-- Begin Recorded data --
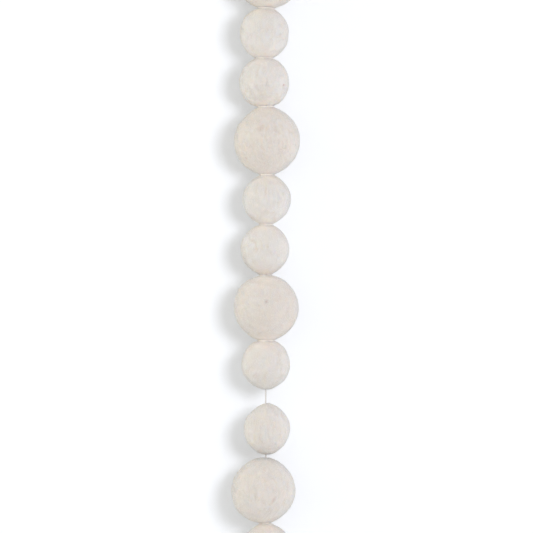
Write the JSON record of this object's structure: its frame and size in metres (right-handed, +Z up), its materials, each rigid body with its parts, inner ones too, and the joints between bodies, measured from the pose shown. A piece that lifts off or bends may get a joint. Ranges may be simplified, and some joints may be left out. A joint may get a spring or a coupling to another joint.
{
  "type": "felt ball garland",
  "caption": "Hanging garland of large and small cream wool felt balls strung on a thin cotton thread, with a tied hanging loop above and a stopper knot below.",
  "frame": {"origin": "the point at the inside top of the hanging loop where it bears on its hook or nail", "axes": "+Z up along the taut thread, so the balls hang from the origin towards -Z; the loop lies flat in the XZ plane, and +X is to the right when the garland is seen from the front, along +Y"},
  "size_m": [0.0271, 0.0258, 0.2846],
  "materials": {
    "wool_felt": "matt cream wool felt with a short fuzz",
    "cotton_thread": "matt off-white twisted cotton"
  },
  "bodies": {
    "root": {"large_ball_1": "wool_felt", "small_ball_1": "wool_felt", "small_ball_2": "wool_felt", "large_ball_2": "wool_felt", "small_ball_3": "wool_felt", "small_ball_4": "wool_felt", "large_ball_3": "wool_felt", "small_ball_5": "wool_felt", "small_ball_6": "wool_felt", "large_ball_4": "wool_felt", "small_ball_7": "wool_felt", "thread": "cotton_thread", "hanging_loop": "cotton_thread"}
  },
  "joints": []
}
-- End Recorded data --
**What you are asked to do**
All lines above containing the string "joints" are to be collected.

**Response for this exercise**
Write the JSON record of this object's structure: its frame and size in metres (right-handed, +Z up), its materials, each rigid body with its parts, inner ones too, and the joints between bodies, measured from the pose shown. A piece that lifts off or bends may get a joint. Ranges may be simplified, and some joints may be left out. A joint may get a spring or a coupling to another joint.
  "joints": []